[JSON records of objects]
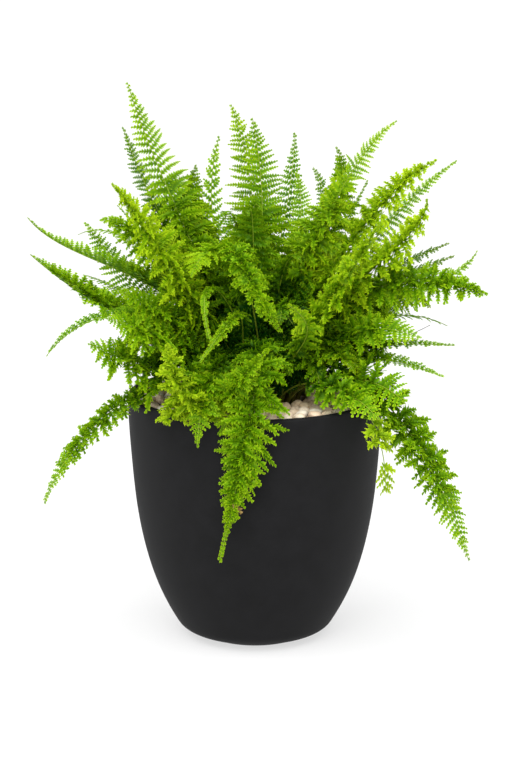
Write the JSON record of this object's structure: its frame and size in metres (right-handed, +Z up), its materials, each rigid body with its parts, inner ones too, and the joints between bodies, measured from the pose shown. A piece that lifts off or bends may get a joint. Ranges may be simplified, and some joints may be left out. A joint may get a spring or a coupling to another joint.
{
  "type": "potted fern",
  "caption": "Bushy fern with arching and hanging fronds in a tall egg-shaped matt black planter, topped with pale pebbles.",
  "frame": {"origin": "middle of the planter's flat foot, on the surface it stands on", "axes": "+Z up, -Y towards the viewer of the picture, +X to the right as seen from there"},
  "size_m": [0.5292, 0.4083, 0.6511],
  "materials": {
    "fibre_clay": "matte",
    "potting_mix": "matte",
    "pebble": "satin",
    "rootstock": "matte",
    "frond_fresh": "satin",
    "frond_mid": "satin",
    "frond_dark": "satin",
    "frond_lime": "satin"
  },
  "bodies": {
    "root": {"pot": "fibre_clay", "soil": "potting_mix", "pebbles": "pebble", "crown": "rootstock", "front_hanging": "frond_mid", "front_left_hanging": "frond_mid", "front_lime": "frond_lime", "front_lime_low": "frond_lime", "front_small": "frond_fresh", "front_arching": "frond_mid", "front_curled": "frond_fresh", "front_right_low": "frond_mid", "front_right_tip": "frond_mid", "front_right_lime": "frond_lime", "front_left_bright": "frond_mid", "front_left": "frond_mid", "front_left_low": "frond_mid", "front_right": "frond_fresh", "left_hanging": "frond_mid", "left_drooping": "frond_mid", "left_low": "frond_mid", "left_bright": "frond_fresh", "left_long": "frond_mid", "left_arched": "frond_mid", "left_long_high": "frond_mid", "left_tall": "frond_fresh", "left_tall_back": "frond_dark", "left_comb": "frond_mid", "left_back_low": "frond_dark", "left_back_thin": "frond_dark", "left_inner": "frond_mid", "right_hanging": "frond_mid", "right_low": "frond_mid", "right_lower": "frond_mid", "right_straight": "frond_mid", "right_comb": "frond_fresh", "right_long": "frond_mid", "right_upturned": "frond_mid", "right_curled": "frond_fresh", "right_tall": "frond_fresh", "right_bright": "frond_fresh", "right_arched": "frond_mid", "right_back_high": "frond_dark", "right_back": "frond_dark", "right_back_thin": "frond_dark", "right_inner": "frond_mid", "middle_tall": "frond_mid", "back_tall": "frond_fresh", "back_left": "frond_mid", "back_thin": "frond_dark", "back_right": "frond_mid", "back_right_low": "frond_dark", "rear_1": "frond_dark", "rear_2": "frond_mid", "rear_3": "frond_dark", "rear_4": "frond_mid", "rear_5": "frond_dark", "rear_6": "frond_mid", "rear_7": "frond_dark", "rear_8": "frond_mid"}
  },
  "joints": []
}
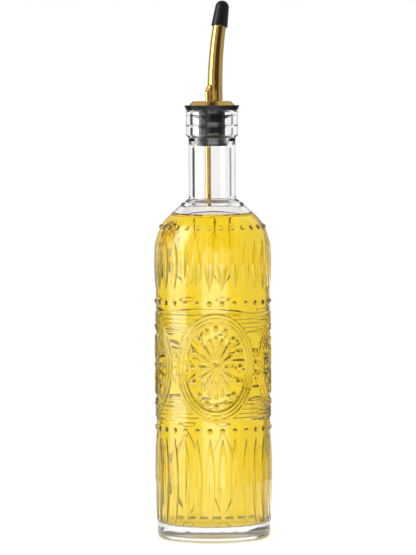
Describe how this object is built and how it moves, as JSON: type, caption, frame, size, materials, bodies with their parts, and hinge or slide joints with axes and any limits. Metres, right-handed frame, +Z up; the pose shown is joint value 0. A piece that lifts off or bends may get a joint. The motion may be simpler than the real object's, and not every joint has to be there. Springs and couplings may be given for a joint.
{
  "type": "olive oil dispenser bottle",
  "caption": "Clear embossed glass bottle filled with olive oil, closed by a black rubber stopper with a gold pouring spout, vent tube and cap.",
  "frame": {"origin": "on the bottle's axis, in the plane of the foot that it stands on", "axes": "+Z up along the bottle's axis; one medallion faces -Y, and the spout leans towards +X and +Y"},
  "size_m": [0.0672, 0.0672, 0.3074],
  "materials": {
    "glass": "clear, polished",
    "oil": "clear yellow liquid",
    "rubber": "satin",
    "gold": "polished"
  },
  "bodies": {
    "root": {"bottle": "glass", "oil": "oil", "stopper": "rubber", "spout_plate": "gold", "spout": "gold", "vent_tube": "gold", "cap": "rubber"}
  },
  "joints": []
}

__WORK TO BE COMPLETED__.
Go through the records and print each one exactly.

__EXERCISE RESULT__.
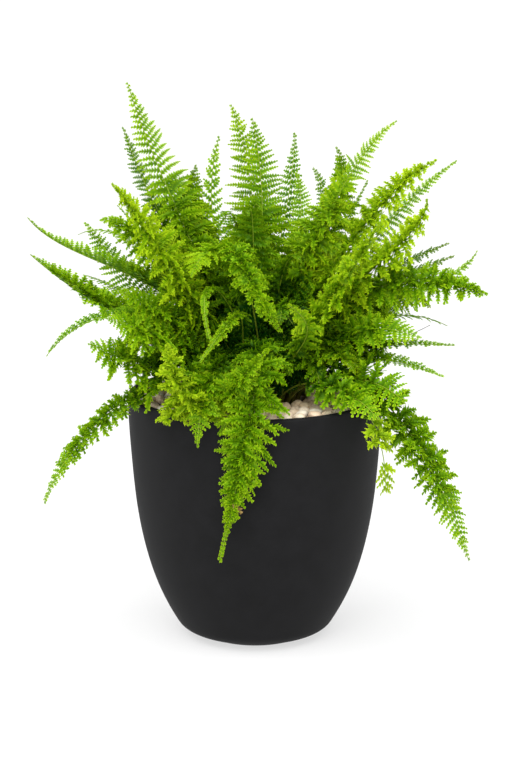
Write the JSON record of this object's structure: its frame and size in metres (right-handed, +Z up), its materials, each rigid body with its parts, inner ones too, and the joints between bodies, measured from the pose shown. A piece that lifts off or bends may get a joint. Ranges may be simplified, and some joints may be left out. A joint may get a spring or a coupling to another joint.
{
  "type": "potted fern",
  "caption": "Bushy fern with arching and hanging fronds in a tall egg-shaped matt black planter, topped with pale pebbles.",
  "frame": {"origin": "middle of the planter's flat foot, on the surface it stands on", "axes": "+Z up, -Y towards the viewer of the picture, +X to the right as seen from there"},
  "size_m": [0.5292, 0.4083, 0.6511],
  "materials": {
    "fibre_clay": "matte",
    "potting_mix": "matte",
    "pebble": "satin",
    "rootstock": "matte",
    "frond_fresh": "satin",
    "frond_mid": "satin",
    "frond_dark": "satin",
    "frond_lime": "satin"
  },
  "bodies": {
    "root": {"pot": "fibre_clay", "soil": "potting_mix", "pebbles": "pebble", "crown": "rootstock", "front_hanging": "frond_mid", "front_left_hanging": "frond_mid", "front_lime": "frond_lime", "front_lime_low": "frond_lime", "front_small": "frond_fresh", "front_arching": "frond_mid", "front_curled": "frond_fresh", "front_right_low": "frond_mid", "front_right_tip": "frond_mid", "front_right_lime": "frond_lime", "front_left_bright": "frond_mid", "front_left": "frond_mid", "front_left_low": "frond_mid", "front_right": "frond_fresh", "left_hanging": "frond_mid", "left_drooping": "frond_mid", "left_low": "frond_mid", "left_bright": "frond_fresh", "left_long": "frond_mid", "left_arched": "frond_mid", "left_long_high": "frond_mid", "left_tall": "frond_fresh", "left_tall_back": "frond_dark", "left_comb": "frond_mid", "left_back_low": "frond_dark", "left_back_thin": "frond_dark", "left_inner": "frond_mid", "right_hanging": "frond_mid", "right_low": "frond_mid", "right_lower": "frond_mid", "right_straight": "frond_mid", "right_comb": "frond_fresh", "right_long": "frond_mid", "right_upturned": "frond_mid", "right_curled": "frond_fresh", "right_tall": "frond_fresh", "right_bright": "frond_fresh", "right_arched": "frond_mid", "right_back_high": "frond_dark", "right_back": "frond_dark", "right_back_thin": "frond_dark", "right_inner": "frond_mid", "middle_tall": "frond_mid", "back_tall": "frond_fresh", "back_left": "frond_mid", "back_thin": "frond_dark", "back_right": "frond_mid", "back_right_low": "frond_dark", "rear_1": "frond_dark", "rear_2": "frond_mid", "rear_3": "frond_dark", "rear_4": "frond_mid", "rear_5": "frond_dark", "rear_6": "frond_mid", "rear_7": "frond_dark", "rear_8": "frond_mid"}
  },
  "joints": []
}
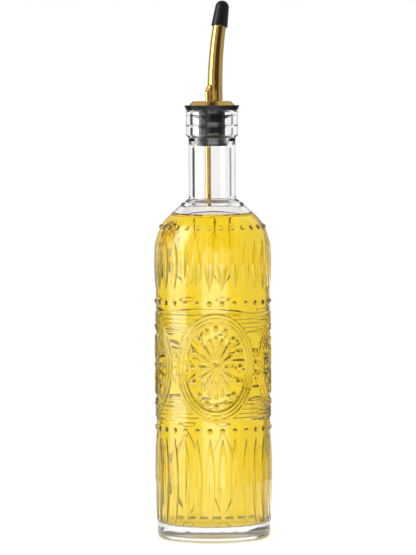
Describe how this object is built and how it moves, as JSON: type, caption, frame, size, materials, bodies with their parts, and hinge or slide joints with axes and any limits. Metres, right-handed frame, +Z up; the pose shown is joint value 0. A piece that lifts off or bends may get a joint. The motion may be simpler than the real object's, and not every joint has to be there. Springs and couplings may be given for a joint.
{
  "type": "olive oil dispenser bottle",
  "caption": "Clear embossed glass bottle filled with olive oil, closed by a black rubber stopper with a gold pouring spout, vent tube and cap.",
  "frame": {"origin": "on the bottle's axis, in the plane of the foot that it stands on", "axes": "+Z up along the bottle's axis; one medallion faces -Y, and the spout leans towards +X and +Y"},
  "size_m": [0.0672, 0.0672, 0.3074],
  "materials": {
    "glass": "clear, polished",
    "oil": "clear yellow liquid",
    "rubber": "satin",
    "gold": "polished"
  },
  "bodies": {
    "root": {"bottle": "glass", "oil": "oil", "stopper": "rubber", "spout_plate": "gold", "spout": "gold", "vent_tube": "gold", "cap": "rubber"}
  },
  "joints": []
}